Yves Bonnefoy n’est pas un de mes poètes préférés,
mail il faut lui reconnaître un intérêt constant pour les barques,
comme en témoignent ces passages tirés de son oeuvre :
La longue chaîne de l’ancre
« On dit
Que des barques paraissent dans le ciel,
Et que, de quelques unes,
La longue chaîne d’ancre peut descendre
Vers notre terre furtive.
L’ancre cherche sur nos prairies, parmi nos arbres,
le lieu où s’arrimer,
Mais bientôt un désir de là-haut l’arrache,
Le navire d’ailleurs ne veut pas d’ici,
Il a son horizon dans un autre rêve (…)
Pourquoi faut-il
Que quelque chose en nous leurre l’esprit
Dans cette traversée que la parole
Tente, sans rien savoir, vers son autre rive ?
Les planches courbes
L’homme était très grand, qui se tenait sur la rive,
près de la barque. La clarté de la lune était derrière lui, posée sur l’eau du fleuve.
A un léger bruit l’enfant qui s’approchait, lui tout à fait silencieusement,
comprenait que la barque bougeait, contre son appontement ou une pierre.
Il tenait serré dans sa main la petite pièce de cuivre.
L’enfant s’était approché du passeur qui maintenant se taisait,
il entendait sa respiration égale, lente. « Je dois passer le fleuve, dit-il.
J’ai de quoi payer le passage ».
le géant se pencha, le prit dans ses vastes mains, le plaça sur ses épaules,
se redressa et descendit dans sa barque, qui céda un peu sous son poids.
« allons, dit-il.

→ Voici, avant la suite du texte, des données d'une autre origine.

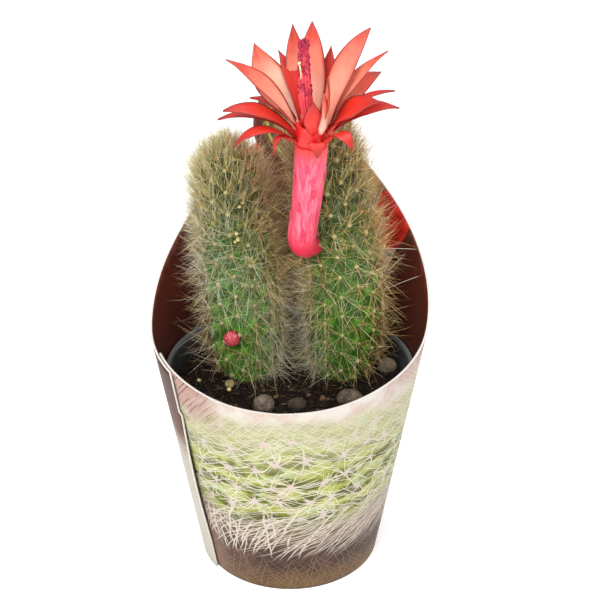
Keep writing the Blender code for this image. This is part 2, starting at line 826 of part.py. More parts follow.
def make_tube(collection, stem_cutter):
    knots = tube_knots()
    end = knots[-1][0] - GAP
    count = round(end / TUBE_ROW_STEP)
    points = []
    for row in range(count + 1):
        for column in range(TUBE_SIDES):
            points.append(tube_surface(knots, end * row / count, 2 * math.pi * column / TUBE_SIDES, 0.0))
    points.append(tube_frame(knots, 0.0)[0])
    points.append(tube_frame(knots, end)[0])
    tube = mesh_object("flower_tube", points, ring_faces(count + 1, TUBE_SIDES, True, True), collection)
    scales = []
    for index in range(TUBE_SCALES):
        length = TUBE_BARE_FOOT + (end - TUBE_BARE_FOOT - TUBE_BARE_MOUTH) * index / (TUBE_SCALES - 1)
        scales.append(tube_scale(knots, length, index * GOLDEN_ANGLE))
    fuse(tube, scales)
    cut(tube, stem_cutter)
    settle(tube)
    finish_part(tube)
    return tube


def mouth_matrix():
    return MOUTH_AXIS.to_track_quat("Z", "Y").to_matrix()


def level_direction(azimuth):
    angle = math.radians(azimuth)
    return Vector((math.sin(angle), -math.cos(angle), 0.0))


def tepal_spine(root_height, arch, azimuth, rise, length):
    """The middle line of a tepal, as a function of the share of its length."""
    outward = level_direction(azimuth)
    climb = math.radians(rise)
    throat = MOUTH + MOUTH_AXIS * THROAT_HEIGHT
    tip = throat + (outward * math.cos(climb) + UP * math.sin(climb)) * length
    across = (outward - MOUTH_AXIS * outward.dot(MOUTH_AXIS)).normalized()
    root = MOUTH + MOUTH_AXIS * root_height + across * TEPAL_ROOT_RADIUS
    lifted = UP * math.cos(climb) - outward * math.sin(climb)
    middle = root.lerp(tip, 0.5) + lifted * arch * 2.0

    def spine(share):
        return root.lerp(middle, share).lerp(middle.lerp(tip, share), share)

    return spine


def tepal_width(share):
    """A narrow foot, the broadest place past the middle, and a pointed end."""
    swell = math.sin(math.pi * min(share / 1.16, 1.0))
    return (TEPAL_FOOT_WIDTH + (1.0 - TEPAL_FOOT_WIDTH) * swell) * (1.0 - share**8)


def tepal(root_height, arch, azimuth, rise, length, width, roll):
    """One blade: six points round each station, and a point at the tip."""
    spine = tepal_spine(root_height, arch, azimuth, rise, length)
    outward = level_direction(azimuth)
    level_side = UP.cross(outward)
    turn = math.radians(math.copysign(roll, azimuth))
    points = []
    for share in TEPAL_STATIONS:
        along = (spine(share + 0.02) - spine(share - 0.02)).normalized()
        level_face = along.cross(level_side).normalized()
        side = level_side * math.cos(turn * share) + level_face * math.sin(turn * share)
        face = along.cross(side).normalized()
        half = width * tepal_width(share) / 2
        inner = half * TEPAL_FLAT_SHARE
        trough = face * width * TEPAL_CAMBER * (1.0 - share)
        thick = face * TEPAL_THICKNESS / 2
        middle = spine(share)
        points += [
            middle + side * half,
            middle + side * inner - trough + thick,
            middle - side * inner - trough + thick,
            middle - side * half,
            middle - side * inner - trough - thick,
            middle + side * inner - trough - thick,
        ]
    points.append(spine(0.0))
    points.append(spine(1.0))
    faces = ring_faces(len(TEPAL_STATIONS), 6, True, True)
    blade = loose_object(points, faces)
    face_outwards(blade)
    return blade


def face_outwards(obj):
    shape = bmesh.new()
    shape.from_mesh(obj.data)
    bmesh.ops.recalc_face_normals(shape, faces=shape.faces)
    if shape.calc_volume(signed=True) < 0:
        bmesh.ops.reverse_faces(shape, faces=shape.faces)
    shape.to_mesh(obj.data)
    shape.free()


def make_tepals(collection):
    """A short ring at the tube's mouth, with every whorl of tepals fused to it."""
    profile = [
        (TEPAL_RING_INNER, 0.0),
        (TEPAL_RING_INNER, THROAT_HEIGHT),
        (TEPAL_RING_OUTER, THROAT_HEIGHT),
        (TEPAL_RING_OUTER, 0.0),
        (TEPAL_RING_INNER, 0.0),
    ]
    ring = turned("flower_tepals", profile, TEPAL_RING_SIDES, collection)
    settle(ring)
    weld(ring)
    turn = mouth_matrix().to_4x4()
    ring.data.transform(Matrix.Translation(MOUTH * MM) @ turn)
    blades = []
    for root_height, arch, tepals in WHORLS:
        for azimuth, rise, length, width, roll in tepals:
            blades.append(tepal(root_height, arch, azimuth, rise, length, width, roll))
    fuse(ring, blades)
    finish_part(ring)
    return ring


def weld(obj):
    shape = bmesh.new()
    shape.from_mesh(obj.data)
    bmesh.ops.remove_doubles(shape, verts=shape.verts, dist=WELD)
    bmesh.ops.recalc_face_normals(shape, faces=shape.faces)
    shape.to_mesh(obj.data)
    shape.free()


def anther(centre, radius):
    """A small eight-sided grain."""
    corners = [centre + Vector(step) * radius for step in ((1, 0, 0), (0, 1, 0), (-1, 0, 0), (0, -1, 0))]
    corners += [centre + UP * radius * ANTHER_LENGTHENING, centre - UP * radius * ANTHER_LENGTHENING]
    faces = [(index, (index + 1) % 4, 4) for index in range(4)]
    faces += [((index + 1) % 4, index, 5) for index in range(4)]
    return loose_object(corners, faces)


def stamen_frame(share):
    """The middle and two sideways axes at a share of the way up the bundle."""
    knots = [(index / (len(STAMEN_PATH) - 1), Vector(point)) for index, point in enumerate(STAMEN_PATH)]
    middle = spline_value(knots, share)
    ahead, behind = min(share + 0.02, 1.0), max(share - 0.02, 0.0)
    along = (spline_value(knots, ahead) - spline_value(knots, behind)).normalized()
    side = (Vector((1, 0, 0)) - along * along.x).normalized()
    return middle, along, side, along.cross(side)


def stamen_point(share, angle, reach):
    middle, _, side, back = stamen_frame(share)
    return middle + (side * math.cos(angle) + back * math.sin(angle)) * reach


def stamen_radius(share):
    radius = STAMEN_FOOT_RADIUS + (STAMEN_TOP_RADIUS - STAMEN_FOOT_RADIUS) * share
    return radius * (1.0 - smooth_step((share - STAMEN_TAPER_START) / (1.0 - STAMEN_TAPER_START)) / 2)


def make_stamens(collection):
    draw = random.Random(f"stamens {SEED}")
    points = []
    for row in range(STAMEN_ROWS):
        share = row / (STAMEN_ROWS - 1)
        for column in range(STAMEN_COLUMN_SIDES):
            angle = 2 * math.pi * column / STAMEN_COLUMN_SIDES
            points.append(stamen_point(share, angle, stamen_radius(share)))
    points.append(stamen_frame(0.0)[0])
    points.append(stamen_frame(1.0)[0])
    faces = ring_faces(STAMEN_ROWS, STAMEN_COLUMN_SIDES, True, True)
    bundle = mesh_object("flower_stamens", points, faces, collection)
    face_outwards(bundle)
    grains = []
    for index in range(ANTHERS):
        share = ANTHER_LOWEST + (1.0 - ANTHER_LOWEST) * index / (ANTHERS - 1)
        place = stamen_point(share, index * GOLDEN_ANGLE, stamen_radius(share))
        grains.append(anther(place, ANTHER_RADIUS))
    for index in range(FILAMENTS):
        middle, along, _, _ = stamen_frame(FILAMENT_ROOT_SHARE)
        root = stamen_point(FILAMENT_ROOT_SHARE, index * GOLDEN_ANGLE, STAMEN_FOOT_RADIUS / 2)
        outward = (root - middle).normalized() * draw.uniform(*FILAMENT_SPREAD)
        grains.append(needle(root, root + (along + outward) * FILAMENT_LENGTH, FILAMENT_ROOT_RADIUS))
    top, along, _, _ = stamen_frame(1.0)
    grains.append(needle(top - along, top + along * STYLE_LENGTH, FILAMENT_ROOT_RADIUS))
    fuse(bundle, grains)
    finish_part(bundle)
    return bundle


# Bud and stones


def make_bud(collection, stem_cutter):
    """A small ball of overlapping scales, seated on the left stem's skin."""
    points = []
    for row in range(1, BUD_ROWS):
        polar = math.pi * row / BUD_ROWS
        for column in range(BUD_COLUMNS):
            angle = 2 * math.pi * column / BUD_COLUMNS
            relief = BUD_RELIEF if (row + column) % 2 == 0 else -BUD_RELIEF
            reach = BUD_RADIUS + relief * math.sin(polar)
            across = math.sin(polar)
            direction = Vector((math.cos(angle) * across, math.cos(polar), math.sin(angle) * across))
            points.append(BUD_CENTRE + direction * reach)
    points.append(BUD_CENTRE + Vector((0, BUD_RADIUS, 0)))
    points.append(BUD_CENTRE - Vector((0, BUD_RADIUS, 0)))
    bud = mesh_object("bud", points, ring_faces(BUD_ROWS - 1, BUD_COLUMNS, True, True), collection)
    face_outwards(bud)
    cut(bud, stem_cutter)
    settle(bud)
    finish_part(bud)
    return bud


def stone_mesh(name, index, spread, collection):
    x, y, *half_sizes = STONES[index]
    bpy.ops.mesh.primitive_ico_sphere_add(subdivisions=2, radius=1.0)
    obj = bpy.context.object
    obj.name = name
    obj.data.name = name
    move_to(obj, collection)
    height = soil_height(x, y) + half_sizes[2] * (1.0 - 2 * STONE_SINK)
    for vertex in obj.data.vertices:
        direction = vertex.co.normalized()
        bump = 1.0 + STONE_ROUGHNESS * noise.noise(direction * 1.6 + Vector((3.1 * index, 0, 0)))
        point = Vector([direction[axis] * (half_sizes[axis] * bump + spread) for axis in range(3)])
        vertex.co = (point + Vector((x, y, height))) * MM
    return obj


def make_stones(parts, cutters, soil):
    for index in range(len(STONES)):
        stone = stone_mesh(f"stone_{index + 1}", index, 0.0, parts)
        finish_part(stone)
        dimple = stone_mesh(f"dimple_cutter_{index + 1}", index, GAP, cutters)
        make_cutter(dimple)
        cut(soil, dimple)


def main():
    clear_scene()
    parts = new_collection("potted_monkey_tail_cactus")
    cutters = new_collection("cutters")
    left_cutter = stem_body("stem_left_cutter", STEM_LEFT, GAP, cutters)
    right_cutter = stem_body("stem_right_cutter", STEM_RIGHT, GAP, cutters)
    make_cutter(left_cutter)
    make_cutter(right_cutter)
    make_sleeve(parts)
    make_pot(parts, cutters)
    soil = make_soil(parts)
    cut(soil, left_cutter)
    cut(soil, right_cutter)
    make_stones(parts, cutters, soil)
    balls = keep_clear_balls()
    make_stem("stem_left", STEM_LEFT, STEM_RIGHT, balls, parts)
    make_stem("stem_right", STEM_RIGHT, STEM_LEFT, balls, parts)
    make_tube(parts, right_cutter)
    make_tepals(parts)
    make_stamens(parts)
    make_bud(parts, left_cutter)


main()
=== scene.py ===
"""Looks of the potted monkey tail cactus in its card sleeve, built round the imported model.

Blender 4.5 script. Shapes are worked out in millimetres in the model's own frame and become
metres in new_mesh(). +Z is up, the front faces -Y, and azimuth 0 is the front, growing towards +X.
"""

import json
import math

import bmesh
import bpy
import numpy as np
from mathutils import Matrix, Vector, noise
from mathutils.geometry import delaunay_2d_cdt

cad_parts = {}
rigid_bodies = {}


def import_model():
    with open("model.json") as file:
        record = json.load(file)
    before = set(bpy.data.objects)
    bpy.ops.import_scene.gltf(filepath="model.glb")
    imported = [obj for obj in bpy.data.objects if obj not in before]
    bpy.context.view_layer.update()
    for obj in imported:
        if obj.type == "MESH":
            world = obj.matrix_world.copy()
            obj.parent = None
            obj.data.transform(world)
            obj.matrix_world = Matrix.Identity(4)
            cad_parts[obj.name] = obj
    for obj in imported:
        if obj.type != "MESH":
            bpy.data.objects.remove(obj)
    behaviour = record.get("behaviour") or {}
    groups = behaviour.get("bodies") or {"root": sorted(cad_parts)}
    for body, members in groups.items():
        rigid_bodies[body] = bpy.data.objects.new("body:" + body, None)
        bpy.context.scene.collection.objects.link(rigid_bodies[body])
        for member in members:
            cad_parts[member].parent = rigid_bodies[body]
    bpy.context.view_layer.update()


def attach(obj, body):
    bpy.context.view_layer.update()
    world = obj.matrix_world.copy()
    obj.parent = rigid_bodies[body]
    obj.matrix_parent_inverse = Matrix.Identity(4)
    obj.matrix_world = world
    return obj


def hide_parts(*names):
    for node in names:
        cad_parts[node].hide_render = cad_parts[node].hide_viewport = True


MM = 0.001
SEED = 11
TAU = 2 * math.pi
UP = np.array((0.0, 0.0, 1.0))
ACROSS = np.array((1.0, 0.0, 0.0))
REAR = np.array((0.0, 1.0, 0.0))
GOLDEN_ANGLE = math.radians(137.5)
WHITE = (1.0, 1.0, 1.0, 1.0)

# Card sleeve, as in the model
CARD_FOOT_RADIUS = 31.8
CARD_FLARE = 0.166
CARD_THICKNESS = 0.7
CARD_UNDER_EDGE = -64.0
CARD_UNDER_DROP = 2.0
CARD_OVER_EDGE = 311.0
CARD_OVER_EDGE_TOP = 309.2
CARD_NOTCH_HEIGHT = 67.0
CARD_LAP_STEP = 1.1
CARD_LAP_FADE = 75.0
CARD_LIFT = 0.9
CARD_LIFT_FOOT = 12.0
CARD_LIFT_SPAN = 17.0
CARD_RIM = (
    (0, 79.0), (22, 80.0), (45, 82.8), (66, 86.0), (87, 90.6), (110, 101.8), (135, 117.0), (162, 134.8)
)
CARD_RIM_STEP = 1.2
CARD_GRID = 3.0
CARD_MM_PER_DEGREE = 0.7
CARD_MAP_SCALE = 100.0
HEADER_AZIMUTH = 180.0
HEADER_CENTRE_HEIGHT = 141.0
HEADER_RADIUS = 18.2
HEADER_POINTS = 90

# The sleeve's print
CARD_CELL = (18.6, 16.4)
CARD_ROW_PITCH = CARD_CELL[1] / 2
CARD_RAYS = 16
CARD_STARS = ((0.0, 0.0), (0.5, 0.0), (0.25, 0.5), (0.75, 0.5))
CARD_TONE = (199, 196, 191)
# Layers of hanging strokes low in the print: pitch, lean and the heights between which they start
CARD_CURTAIN = (
    (1.5, 0.0, (27.0, 44.0)),
    (1.9, 0.4, (26.0, 40.0)),
    (1.7, -0.5, (26.0, 42.0)),
    (2.3, 1.0, (30.0, 46.0)),
    (1.6, -0.15, (24.0, 34.0)),
    (1.7, 0.7, (24.0, 36.0)),
)
CARD_CURTAIN_ENDS = (13.0, 27.0)
# Layers of faint hairs at the foot: pitch and lean
CARD_FOOT_HAIRS = ((2.1, 1.2), (2.6, -1.4), (2.9, 0.3), (3.3, -0.5), (3.9, 2.4))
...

Tiens-toi bien fort à mon cou ! »(…)
le passeur put prendre alors la perche à deux mains, il la retira de la boue,
la barque quitta la rive, le bruit de l’eau s’élargit sous les reflets, dans l’ombre.
ce qu’il faut savoir, c’est que la barque semble fléchir de plus en plus sous le poids
de l’homme et de l’enfant, qui s’accroît à chaque seconde. Le passeur peine à la pousser
en avant, l’eau arrive à hauteur du bord, elle le franchit, elle emplit la coque de ses courants,
elle atteint le haut de ses grandes jambes qui sentent se dérober tout appui dans les planches courbes.

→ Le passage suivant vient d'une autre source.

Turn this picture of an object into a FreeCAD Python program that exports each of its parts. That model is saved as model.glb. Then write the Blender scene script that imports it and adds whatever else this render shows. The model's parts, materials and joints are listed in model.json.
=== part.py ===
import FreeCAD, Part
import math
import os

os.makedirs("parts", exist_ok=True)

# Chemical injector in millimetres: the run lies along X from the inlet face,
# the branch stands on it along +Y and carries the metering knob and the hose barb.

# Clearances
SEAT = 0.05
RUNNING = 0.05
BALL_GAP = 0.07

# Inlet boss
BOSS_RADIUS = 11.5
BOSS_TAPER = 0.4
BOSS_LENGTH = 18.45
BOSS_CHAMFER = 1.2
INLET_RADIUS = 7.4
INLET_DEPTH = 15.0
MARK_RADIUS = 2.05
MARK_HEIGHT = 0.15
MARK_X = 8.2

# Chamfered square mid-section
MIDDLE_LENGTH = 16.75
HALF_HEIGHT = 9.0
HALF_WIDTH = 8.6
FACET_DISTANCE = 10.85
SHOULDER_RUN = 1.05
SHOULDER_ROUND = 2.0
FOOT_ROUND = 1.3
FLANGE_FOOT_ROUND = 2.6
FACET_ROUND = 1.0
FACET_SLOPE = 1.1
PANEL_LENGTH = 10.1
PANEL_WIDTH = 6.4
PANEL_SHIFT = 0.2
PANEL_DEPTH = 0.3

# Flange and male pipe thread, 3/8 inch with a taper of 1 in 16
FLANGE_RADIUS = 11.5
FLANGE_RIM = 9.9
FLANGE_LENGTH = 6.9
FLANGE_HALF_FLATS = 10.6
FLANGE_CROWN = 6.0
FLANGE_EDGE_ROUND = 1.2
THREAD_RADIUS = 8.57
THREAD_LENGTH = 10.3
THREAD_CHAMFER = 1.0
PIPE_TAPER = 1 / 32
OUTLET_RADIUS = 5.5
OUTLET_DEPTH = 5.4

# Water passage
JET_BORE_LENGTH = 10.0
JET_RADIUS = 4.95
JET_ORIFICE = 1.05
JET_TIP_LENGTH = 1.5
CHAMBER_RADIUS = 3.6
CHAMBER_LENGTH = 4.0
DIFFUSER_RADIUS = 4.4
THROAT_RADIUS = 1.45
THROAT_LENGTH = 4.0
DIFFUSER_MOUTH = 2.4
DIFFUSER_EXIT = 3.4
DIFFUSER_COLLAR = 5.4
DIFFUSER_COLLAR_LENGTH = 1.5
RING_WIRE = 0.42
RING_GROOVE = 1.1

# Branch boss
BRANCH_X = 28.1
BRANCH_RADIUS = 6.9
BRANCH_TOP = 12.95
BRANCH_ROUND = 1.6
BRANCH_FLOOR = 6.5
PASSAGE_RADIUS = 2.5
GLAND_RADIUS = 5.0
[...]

Dans ce recueil « Les planches courbes », il s’agit bien sûr des planches courbes servant à construire la carène des barques et le recueil est truffé d’allusions à la barque :
« Passaient dans leur sommeil des souvenirs
Comme des barques dans la brume, qui accroissent
Leurs feux, avant de prendre le haut du fleuve. »
« Mais le soleil du soir, la barque des morts,
Touchait la vitre, et demandait rivage. »
« Je me lève, je vois
Que notre barque a tourné cette nuit.
Le feu est presque éteint.
Le froid pousse le ciel d’un coup de rame »

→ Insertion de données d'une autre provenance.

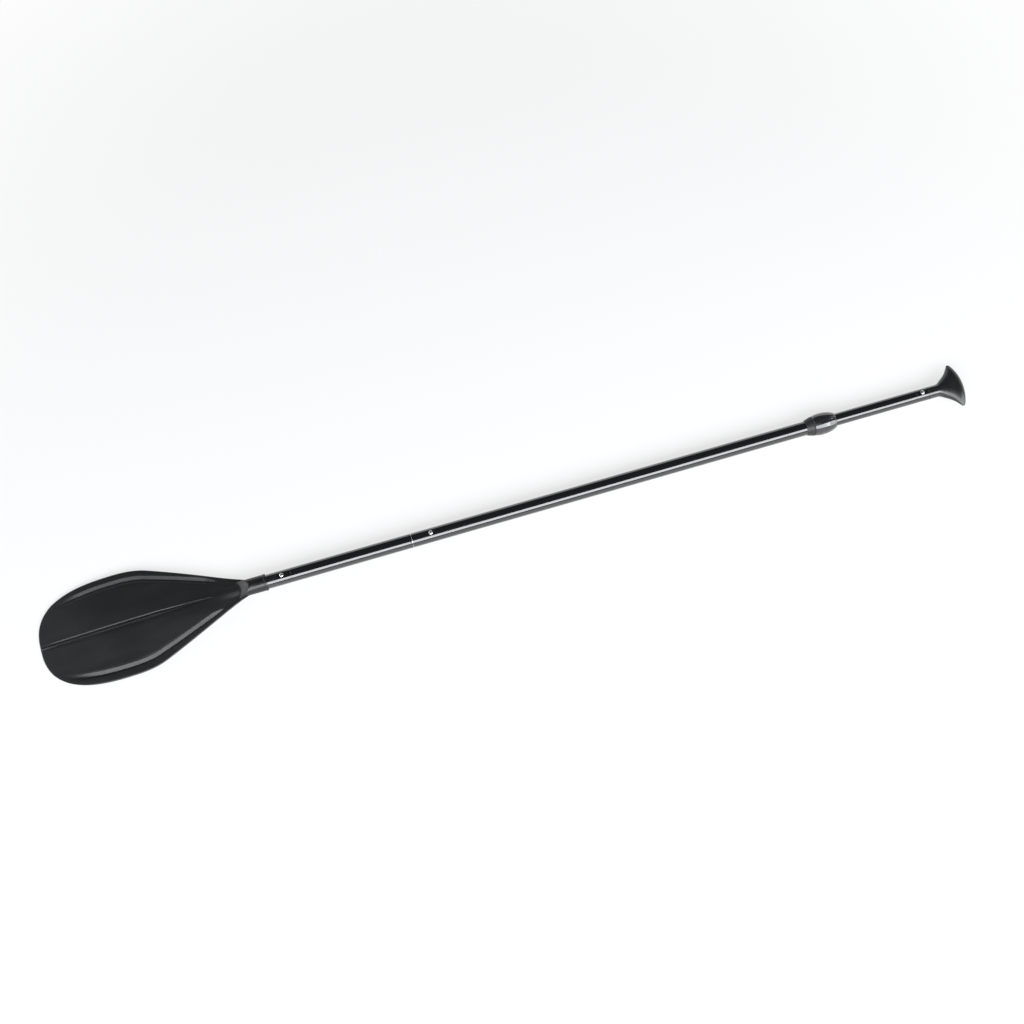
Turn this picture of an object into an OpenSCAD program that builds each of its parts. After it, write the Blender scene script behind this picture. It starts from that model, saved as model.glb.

« Elle chantait, mais comme se parlant :
Qui a tiré sa barque sur la rive,
Qui a posé sa rame sur le sable,
Qui est passé, que nous ne savons pas ? »
« Les planches de l’avant de la barque, courbées
Pour donner forme à l’esprit sous le poids
De l’inconnu, de l’impensable, se desserrent. »
« Or dans le même rêve
je suis couché au plus creux d’une barque,
Le front, les yeux contre ses planches courbes
Où j’écoute cogner le bas du fleuve.
Et tout à coup cette proue se soulève,
J’imagine que là, déjà, c’est l’estuaire,
Mais je garde mes yeux contre le bois
Qui a odeur de goudron et de colle. »
Dans un interview récent du journal Le Monde (12/11/2010), Yves Bonnefoy saute encore sur l’occasion pour faire référence à la barque :
« A bord de la barque, dans la tempête, mieux vaut ne pas s’inquiéter de l’horreur des hautes vagues, décider plutôt que cette barque, c’est l’être même qu’il importe de préserver. »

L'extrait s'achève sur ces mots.